# Entries provided start
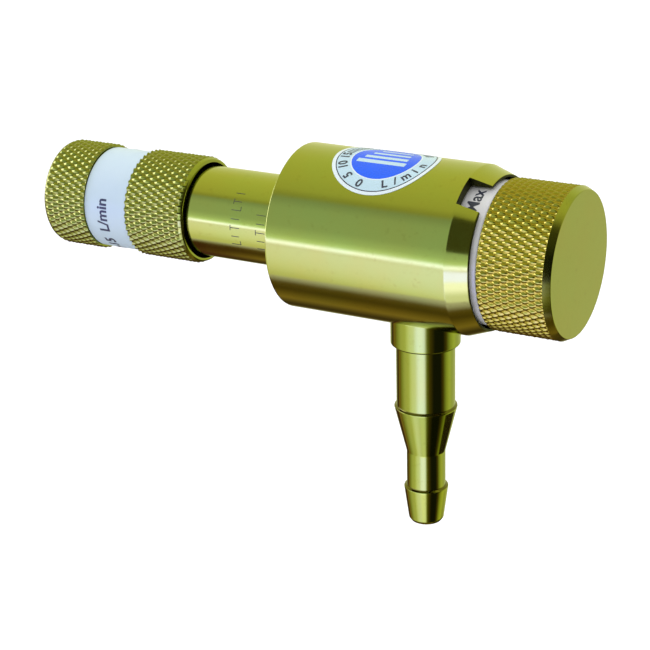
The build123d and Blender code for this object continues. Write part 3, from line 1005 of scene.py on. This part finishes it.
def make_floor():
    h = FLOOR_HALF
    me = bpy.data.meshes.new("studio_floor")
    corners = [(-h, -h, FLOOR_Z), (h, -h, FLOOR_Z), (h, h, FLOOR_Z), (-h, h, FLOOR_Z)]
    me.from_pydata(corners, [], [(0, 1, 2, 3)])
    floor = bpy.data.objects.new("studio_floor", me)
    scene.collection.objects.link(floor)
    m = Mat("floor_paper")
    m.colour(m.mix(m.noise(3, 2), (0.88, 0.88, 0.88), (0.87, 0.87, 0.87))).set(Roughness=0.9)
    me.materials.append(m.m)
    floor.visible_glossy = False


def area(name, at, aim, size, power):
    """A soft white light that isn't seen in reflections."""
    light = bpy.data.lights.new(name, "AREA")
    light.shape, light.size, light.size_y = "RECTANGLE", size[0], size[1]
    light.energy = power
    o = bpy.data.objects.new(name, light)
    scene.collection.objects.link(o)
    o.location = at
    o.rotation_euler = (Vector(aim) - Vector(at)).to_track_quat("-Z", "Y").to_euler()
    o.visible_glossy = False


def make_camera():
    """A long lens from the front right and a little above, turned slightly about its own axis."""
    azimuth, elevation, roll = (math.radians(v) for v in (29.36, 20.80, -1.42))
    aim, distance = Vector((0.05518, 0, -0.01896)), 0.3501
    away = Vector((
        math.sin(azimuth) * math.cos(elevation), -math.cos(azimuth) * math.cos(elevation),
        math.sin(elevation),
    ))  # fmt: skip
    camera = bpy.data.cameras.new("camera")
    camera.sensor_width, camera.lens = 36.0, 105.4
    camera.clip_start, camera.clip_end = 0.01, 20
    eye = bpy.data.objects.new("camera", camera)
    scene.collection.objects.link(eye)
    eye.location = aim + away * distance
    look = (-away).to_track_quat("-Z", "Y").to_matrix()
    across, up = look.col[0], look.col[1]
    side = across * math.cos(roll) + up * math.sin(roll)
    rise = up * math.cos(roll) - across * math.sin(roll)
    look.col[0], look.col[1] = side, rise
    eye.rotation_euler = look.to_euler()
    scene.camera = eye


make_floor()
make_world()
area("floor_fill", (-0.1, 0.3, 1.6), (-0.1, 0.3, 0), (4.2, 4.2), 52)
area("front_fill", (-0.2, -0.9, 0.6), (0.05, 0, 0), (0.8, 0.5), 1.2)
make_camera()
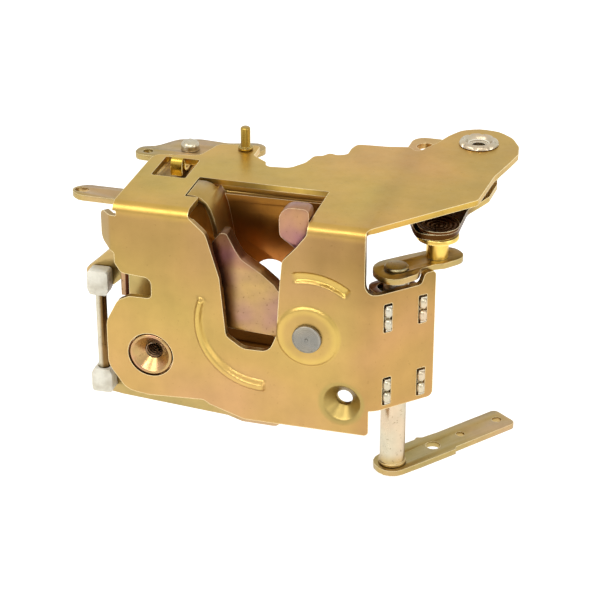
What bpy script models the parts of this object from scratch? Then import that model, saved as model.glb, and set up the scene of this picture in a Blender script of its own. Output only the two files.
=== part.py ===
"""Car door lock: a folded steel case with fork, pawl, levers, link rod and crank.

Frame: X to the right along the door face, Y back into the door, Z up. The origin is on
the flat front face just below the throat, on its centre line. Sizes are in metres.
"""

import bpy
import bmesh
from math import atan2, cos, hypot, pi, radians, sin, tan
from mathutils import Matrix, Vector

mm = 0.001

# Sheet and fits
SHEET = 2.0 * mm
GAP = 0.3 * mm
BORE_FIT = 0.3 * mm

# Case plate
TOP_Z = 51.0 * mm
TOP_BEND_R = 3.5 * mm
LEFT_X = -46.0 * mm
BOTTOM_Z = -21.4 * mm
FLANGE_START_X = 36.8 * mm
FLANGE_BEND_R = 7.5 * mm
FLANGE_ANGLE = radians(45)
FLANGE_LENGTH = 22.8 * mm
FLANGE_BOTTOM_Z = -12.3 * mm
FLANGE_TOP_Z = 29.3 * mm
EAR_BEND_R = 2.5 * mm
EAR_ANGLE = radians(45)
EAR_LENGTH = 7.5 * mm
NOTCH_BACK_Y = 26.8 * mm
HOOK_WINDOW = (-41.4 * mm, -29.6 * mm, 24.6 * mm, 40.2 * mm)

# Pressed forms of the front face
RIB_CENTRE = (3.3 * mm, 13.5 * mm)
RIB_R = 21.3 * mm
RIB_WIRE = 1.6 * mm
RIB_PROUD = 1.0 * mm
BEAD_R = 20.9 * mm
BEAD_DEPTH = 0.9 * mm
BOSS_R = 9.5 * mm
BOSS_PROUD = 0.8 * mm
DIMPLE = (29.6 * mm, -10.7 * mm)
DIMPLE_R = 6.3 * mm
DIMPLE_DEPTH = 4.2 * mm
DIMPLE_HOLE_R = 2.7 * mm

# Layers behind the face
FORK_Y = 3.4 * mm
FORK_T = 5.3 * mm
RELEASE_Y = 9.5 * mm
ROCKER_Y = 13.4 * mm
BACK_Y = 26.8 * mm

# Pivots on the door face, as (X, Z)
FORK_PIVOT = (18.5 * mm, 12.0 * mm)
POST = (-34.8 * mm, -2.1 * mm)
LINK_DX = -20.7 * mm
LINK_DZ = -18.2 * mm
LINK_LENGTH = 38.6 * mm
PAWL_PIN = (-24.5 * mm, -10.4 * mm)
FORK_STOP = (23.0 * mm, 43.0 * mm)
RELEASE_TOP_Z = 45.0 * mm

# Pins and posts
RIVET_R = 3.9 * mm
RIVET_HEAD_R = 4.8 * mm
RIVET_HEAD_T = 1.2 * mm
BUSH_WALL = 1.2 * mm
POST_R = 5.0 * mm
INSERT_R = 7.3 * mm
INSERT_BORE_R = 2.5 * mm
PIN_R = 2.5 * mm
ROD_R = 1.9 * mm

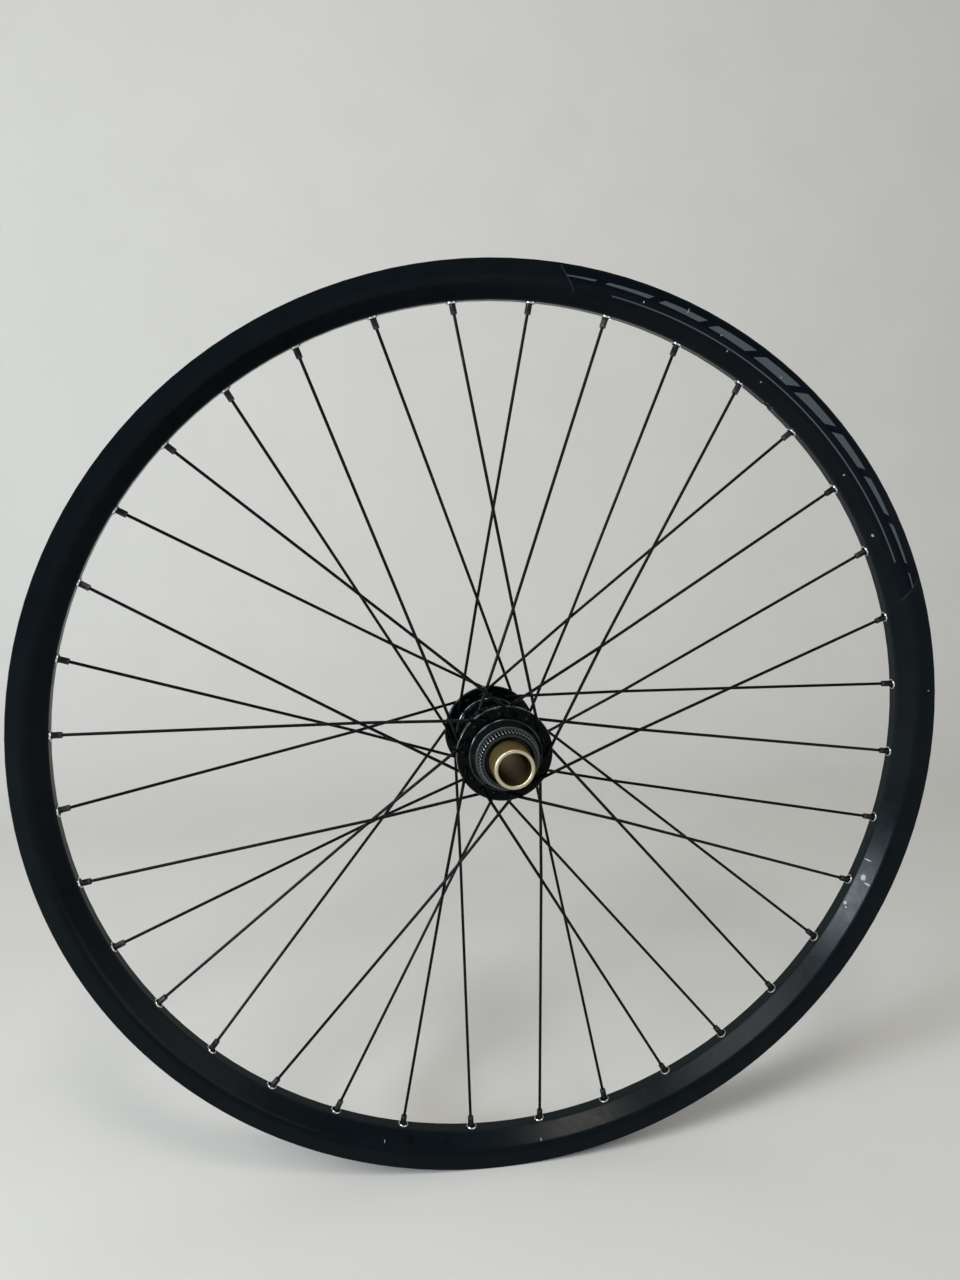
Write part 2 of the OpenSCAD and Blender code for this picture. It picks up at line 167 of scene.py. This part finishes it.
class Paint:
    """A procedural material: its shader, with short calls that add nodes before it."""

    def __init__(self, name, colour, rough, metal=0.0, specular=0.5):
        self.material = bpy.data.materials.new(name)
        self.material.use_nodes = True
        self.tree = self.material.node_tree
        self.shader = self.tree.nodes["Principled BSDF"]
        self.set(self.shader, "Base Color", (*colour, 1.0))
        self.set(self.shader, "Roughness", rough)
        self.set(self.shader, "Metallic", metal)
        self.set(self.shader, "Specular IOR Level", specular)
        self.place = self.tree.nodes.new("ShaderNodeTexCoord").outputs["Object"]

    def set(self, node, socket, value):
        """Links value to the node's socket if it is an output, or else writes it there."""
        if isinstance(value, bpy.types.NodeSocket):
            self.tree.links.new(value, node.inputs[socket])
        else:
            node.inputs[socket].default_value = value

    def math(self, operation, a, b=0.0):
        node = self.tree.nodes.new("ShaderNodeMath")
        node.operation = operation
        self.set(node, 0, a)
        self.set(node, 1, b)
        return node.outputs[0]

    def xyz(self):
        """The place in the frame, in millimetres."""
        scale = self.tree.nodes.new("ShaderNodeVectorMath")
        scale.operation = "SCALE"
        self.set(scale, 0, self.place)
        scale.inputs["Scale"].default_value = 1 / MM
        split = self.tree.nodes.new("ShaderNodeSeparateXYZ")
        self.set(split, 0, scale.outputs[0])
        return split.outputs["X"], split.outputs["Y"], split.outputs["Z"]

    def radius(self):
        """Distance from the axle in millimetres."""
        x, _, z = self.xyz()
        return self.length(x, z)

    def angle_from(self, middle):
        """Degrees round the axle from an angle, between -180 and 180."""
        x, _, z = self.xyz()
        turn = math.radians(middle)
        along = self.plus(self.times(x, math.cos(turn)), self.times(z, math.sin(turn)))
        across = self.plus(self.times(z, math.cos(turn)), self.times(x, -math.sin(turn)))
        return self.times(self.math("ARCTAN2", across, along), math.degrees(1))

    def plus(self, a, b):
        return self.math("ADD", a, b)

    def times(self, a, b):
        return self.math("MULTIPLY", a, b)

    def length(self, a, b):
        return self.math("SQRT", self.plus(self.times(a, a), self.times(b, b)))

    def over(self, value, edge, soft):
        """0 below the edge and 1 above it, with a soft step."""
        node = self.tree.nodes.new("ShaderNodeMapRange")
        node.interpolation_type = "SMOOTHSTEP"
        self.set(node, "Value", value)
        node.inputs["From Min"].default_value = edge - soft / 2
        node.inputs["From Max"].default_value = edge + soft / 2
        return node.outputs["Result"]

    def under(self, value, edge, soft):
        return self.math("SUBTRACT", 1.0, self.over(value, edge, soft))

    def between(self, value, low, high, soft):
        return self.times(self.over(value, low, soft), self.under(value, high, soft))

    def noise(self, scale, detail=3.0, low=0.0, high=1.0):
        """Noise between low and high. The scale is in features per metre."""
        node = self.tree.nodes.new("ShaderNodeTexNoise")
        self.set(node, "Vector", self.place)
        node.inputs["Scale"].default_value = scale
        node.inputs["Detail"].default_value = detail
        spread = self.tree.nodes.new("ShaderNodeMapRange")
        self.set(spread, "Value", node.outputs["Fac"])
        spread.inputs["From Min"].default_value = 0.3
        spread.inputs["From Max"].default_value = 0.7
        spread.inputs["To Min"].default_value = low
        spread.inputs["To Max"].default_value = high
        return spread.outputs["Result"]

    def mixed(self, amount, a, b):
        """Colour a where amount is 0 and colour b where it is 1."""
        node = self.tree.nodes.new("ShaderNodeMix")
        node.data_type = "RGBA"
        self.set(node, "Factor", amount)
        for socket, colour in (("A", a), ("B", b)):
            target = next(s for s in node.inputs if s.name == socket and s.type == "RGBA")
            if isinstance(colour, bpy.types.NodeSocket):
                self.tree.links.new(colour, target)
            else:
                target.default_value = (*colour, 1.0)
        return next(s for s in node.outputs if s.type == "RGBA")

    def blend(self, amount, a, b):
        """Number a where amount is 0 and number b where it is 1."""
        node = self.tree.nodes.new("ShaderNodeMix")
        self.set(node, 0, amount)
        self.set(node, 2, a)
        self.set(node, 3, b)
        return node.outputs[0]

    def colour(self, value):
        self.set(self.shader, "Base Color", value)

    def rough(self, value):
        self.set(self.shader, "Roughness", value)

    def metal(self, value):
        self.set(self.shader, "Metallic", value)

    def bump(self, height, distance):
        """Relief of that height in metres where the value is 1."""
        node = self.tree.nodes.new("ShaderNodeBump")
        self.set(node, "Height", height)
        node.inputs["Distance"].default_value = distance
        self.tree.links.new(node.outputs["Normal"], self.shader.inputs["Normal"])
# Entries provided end
### [Exercise]
Reproduce exactly the lines from the line with "Write part 2" through the line with "procedural material: its", both end lines included, and only those lines.

### [Final answer]
Write part 2 of the OpenSCAD and Blender code for this picture. It picks up at line 167 of scene.py. This part finishes it.
class Paint:
    """A procedural material: its shader, with short calls that add nodes before it."""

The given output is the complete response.